# Excerpted records start

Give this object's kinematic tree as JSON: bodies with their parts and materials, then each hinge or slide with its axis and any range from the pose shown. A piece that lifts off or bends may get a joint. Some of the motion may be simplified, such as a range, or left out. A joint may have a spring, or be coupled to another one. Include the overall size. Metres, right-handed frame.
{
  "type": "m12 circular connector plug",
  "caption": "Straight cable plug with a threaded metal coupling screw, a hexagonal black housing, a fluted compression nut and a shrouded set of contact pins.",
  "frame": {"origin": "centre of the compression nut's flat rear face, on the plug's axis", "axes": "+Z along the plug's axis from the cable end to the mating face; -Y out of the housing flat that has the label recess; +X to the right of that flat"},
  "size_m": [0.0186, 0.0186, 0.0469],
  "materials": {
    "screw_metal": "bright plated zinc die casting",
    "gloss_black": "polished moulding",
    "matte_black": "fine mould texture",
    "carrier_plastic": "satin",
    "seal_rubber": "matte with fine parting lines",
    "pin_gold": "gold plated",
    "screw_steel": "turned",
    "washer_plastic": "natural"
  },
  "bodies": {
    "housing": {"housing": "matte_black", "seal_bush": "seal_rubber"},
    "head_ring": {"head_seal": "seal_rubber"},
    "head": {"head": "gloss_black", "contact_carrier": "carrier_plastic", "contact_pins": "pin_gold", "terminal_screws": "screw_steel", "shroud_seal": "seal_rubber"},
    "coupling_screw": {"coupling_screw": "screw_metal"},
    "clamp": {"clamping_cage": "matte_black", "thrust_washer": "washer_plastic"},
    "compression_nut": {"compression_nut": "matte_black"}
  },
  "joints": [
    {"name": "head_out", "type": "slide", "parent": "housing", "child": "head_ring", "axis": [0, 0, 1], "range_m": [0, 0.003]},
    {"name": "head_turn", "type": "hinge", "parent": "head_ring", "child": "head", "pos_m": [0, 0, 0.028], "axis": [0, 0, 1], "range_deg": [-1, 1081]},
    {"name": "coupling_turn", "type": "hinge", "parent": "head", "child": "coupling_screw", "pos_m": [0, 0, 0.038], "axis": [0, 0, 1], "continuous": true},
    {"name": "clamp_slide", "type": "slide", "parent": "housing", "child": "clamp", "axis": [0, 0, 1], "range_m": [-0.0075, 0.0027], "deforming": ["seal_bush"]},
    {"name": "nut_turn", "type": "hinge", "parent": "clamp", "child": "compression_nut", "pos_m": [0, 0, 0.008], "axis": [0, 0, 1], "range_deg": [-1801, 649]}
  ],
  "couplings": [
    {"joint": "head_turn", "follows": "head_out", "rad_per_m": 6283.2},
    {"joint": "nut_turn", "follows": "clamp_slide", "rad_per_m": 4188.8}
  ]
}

# Excerpted records end
# Excerpted records start

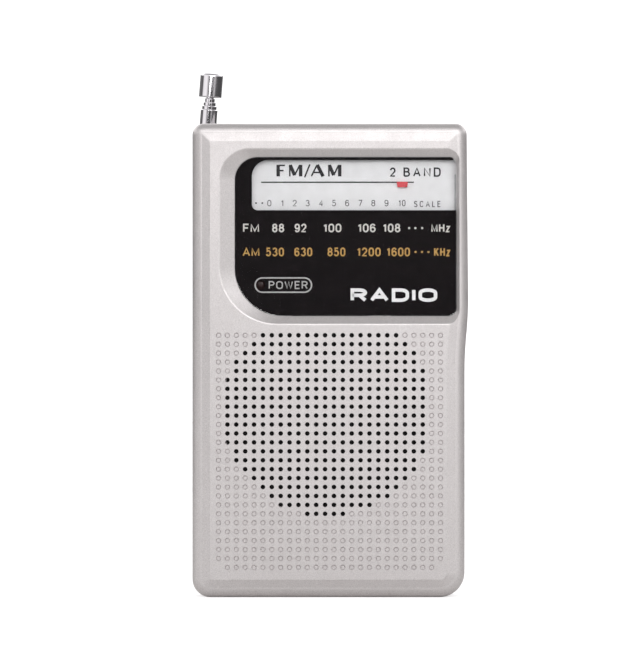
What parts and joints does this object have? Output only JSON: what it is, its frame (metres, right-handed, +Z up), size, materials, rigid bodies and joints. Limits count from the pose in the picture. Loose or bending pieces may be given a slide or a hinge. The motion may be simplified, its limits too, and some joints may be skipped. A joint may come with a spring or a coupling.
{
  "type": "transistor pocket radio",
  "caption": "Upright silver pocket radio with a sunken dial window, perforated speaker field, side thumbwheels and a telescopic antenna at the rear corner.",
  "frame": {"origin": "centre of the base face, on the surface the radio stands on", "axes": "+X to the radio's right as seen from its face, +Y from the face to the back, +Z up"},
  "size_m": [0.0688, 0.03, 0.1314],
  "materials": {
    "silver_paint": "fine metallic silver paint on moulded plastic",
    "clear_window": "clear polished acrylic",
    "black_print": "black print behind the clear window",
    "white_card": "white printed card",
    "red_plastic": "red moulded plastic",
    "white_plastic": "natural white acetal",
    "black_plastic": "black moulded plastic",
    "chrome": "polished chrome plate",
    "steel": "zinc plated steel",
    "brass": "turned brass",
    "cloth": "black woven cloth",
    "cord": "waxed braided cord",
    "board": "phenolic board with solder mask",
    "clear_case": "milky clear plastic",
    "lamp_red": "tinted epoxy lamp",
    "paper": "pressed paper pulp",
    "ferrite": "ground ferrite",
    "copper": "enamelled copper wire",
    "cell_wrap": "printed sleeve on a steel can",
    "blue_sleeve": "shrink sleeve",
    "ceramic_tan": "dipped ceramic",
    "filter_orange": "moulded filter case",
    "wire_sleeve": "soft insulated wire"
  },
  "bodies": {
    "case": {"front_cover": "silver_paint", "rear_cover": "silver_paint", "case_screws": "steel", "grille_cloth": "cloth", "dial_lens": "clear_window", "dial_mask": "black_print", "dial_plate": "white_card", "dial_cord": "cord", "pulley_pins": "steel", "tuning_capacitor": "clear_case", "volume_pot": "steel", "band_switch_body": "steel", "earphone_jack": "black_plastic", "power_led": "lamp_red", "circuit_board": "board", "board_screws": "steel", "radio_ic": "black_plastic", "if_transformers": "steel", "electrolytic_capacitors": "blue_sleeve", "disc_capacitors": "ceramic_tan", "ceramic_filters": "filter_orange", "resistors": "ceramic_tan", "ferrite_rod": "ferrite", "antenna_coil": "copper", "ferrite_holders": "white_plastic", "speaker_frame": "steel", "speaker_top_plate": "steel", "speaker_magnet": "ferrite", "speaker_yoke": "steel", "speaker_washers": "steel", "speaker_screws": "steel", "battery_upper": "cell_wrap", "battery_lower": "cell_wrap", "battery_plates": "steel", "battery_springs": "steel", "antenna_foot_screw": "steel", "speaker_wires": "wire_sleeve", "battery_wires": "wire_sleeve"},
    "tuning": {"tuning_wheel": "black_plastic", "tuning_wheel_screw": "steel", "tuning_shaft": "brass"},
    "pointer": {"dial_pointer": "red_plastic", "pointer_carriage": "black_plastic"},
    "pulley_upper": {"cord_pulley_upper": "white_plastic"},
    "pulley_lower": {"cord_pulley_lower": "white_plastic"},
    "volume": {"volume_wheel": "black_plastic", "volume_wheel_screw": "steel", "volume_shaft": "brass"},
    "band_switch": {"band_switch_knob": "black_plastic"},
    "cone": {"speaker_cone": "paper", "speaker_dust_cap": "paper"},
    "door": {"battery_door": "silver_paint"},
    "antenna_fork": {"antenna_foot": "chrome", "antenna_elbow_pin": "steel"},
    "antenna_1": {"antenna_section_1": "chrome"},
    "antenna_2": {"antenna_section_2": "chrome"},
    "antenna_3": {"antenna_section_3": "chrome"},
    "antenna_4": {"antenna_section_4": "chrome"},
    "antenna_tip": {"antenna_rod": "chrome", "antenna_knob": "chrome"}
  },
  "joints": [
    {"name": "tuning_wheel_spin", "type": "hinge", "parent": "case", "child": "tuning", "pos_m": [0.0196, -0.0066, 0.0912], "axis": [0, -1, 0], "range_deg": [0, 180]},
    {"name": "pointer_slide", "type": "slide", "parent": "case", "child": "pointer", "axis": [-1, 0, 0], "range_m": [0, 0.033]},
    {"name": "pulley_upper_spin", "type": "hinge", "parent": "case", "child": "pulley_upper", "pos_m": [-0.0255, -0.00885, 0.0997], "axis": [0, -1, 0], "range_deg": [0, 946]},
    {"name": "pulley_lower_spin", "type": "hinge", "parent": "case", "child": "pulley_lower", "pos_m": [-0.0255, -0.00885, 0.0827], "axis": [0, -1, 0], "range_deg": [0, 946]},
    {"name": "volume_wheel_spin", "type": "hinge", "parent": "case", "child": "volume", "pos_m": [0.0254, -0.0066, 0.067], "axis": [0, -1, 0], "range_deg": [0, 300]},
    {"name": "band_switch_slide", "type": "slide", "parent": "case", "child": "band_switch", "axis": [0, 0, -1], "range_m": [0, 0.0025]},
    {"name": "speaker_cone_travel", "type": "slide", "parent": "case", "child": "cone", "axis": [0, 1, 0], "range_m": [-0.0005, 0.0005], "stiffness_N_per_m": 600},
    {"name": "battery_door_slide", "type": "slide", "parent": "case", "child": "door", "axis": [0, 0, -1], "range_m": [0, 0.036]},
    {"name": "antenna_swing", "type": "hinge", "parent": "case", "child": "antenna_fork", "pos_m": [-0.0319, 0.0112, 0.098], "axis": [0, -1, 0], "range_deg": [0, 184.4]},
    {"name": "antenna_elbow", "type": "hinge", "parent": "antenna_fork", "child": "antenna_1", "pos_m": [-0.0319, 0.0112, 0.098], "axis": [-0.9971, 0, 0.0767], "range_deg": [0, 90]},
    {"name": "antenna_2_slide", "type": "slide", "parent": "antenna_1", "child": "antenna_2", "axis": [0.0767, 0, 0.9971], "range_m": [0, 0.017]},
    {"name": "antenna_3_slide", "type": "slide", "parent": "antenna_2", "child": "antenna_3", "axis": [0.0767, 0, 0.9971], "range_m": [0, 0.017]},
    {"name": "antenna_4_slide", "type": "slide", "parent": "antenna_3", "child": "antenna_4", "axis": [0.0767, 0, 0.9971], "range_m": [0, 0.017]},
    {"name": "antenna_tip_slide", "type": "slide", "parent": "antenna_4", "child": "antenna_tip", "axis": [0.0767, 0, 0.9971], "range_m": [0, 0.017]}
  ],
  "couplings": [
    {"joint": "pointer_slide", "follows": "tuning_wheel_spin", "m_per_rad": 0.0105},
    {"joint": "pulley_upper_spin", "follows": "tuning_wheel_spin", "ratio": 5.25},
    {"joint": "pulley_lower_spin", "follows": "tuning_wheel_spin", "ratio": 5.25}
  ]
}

# Excerpted records end

Wherever the string "JSON" appears in the entries above, list that line.

Answer to this task:
Give this object's kinematic tree as JSON: bodies with their parts and materials, then each hinge or slide with its axis and any range from the pose shown. A piece that lifts off or bends may get a joint. Some of the motion may be simplified, such as a range, or left out. A joint may have a spring, or be coupled to another one. Include the overall size. Metres, right-handed frame.
What parts and joints does this object have? Output only JSON: what it is, its frame (metres, right-handed, +Z up), size, materials, rigid bodies and joints. Limits count from the pose in the picture. Loose or bending pieces may be given a slide or a hinge. The motion may be simplified, its limits too, and some joints may be skipped. A joint may come with a spring or a coupling.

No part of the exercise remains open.